Why Necessary Conclusions Still Matter

You might wonder: does a dusty definition from 1870 affect you? Every time you play a video game, design a spreadsheet, or wonder why a math answer “has to be” the way it is, you’re walking around inside Peirce’s idea. A game engine is a rule-system. If you jump on a platform, the game checks the collision rules and the outcome is forced — a necessary conclusion from the code. Even a calculator “draws” necessary conclusions: you enter premises (numbers and operations), and it spits out the unavoidable result.

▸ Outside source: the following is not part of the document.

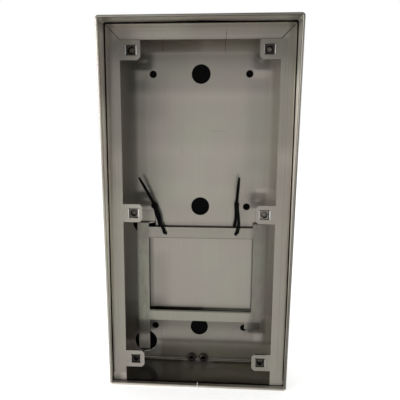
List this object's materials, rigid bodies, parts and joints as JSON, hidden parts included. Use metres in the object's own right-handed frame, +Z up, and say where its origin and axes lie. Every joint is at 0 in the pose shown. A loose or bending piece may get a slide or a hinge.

Peirce’s vision also sharpens a question you probably ask in math class: am I discovering something that was always true, or am I just playing with rules humans invented? If math is the science of drawing necessary conclusions, then the truth of a theorem depends on the system you’re inside. Change the rules — like switching from ordinary arithmetic to a nilpotent algebra where multiplying something eventually gives zero — and different conclusions become necessary. That doesn’t make them less real; it makes them real within their world. Peirce’s definition pushes you to see math not as a dusty set of facts, but as a live process of reasoning, rule by rule, step by step.

Think about it

1. If a computer follows its program exactly and always gives the right answer, is it “doing mathematics” the way you do? What’s the difference, if any?
2. Can you invent a tiny algebra of your own — with only two elements and one rule — where the necessary conclusions feel surprising? What does that tell you about necessity?
3. If math is about drawing necessary conclusions, why do people disagree so much about what counts as a proof? Is that disagreement part of the drawing, or a sign that something else is needed?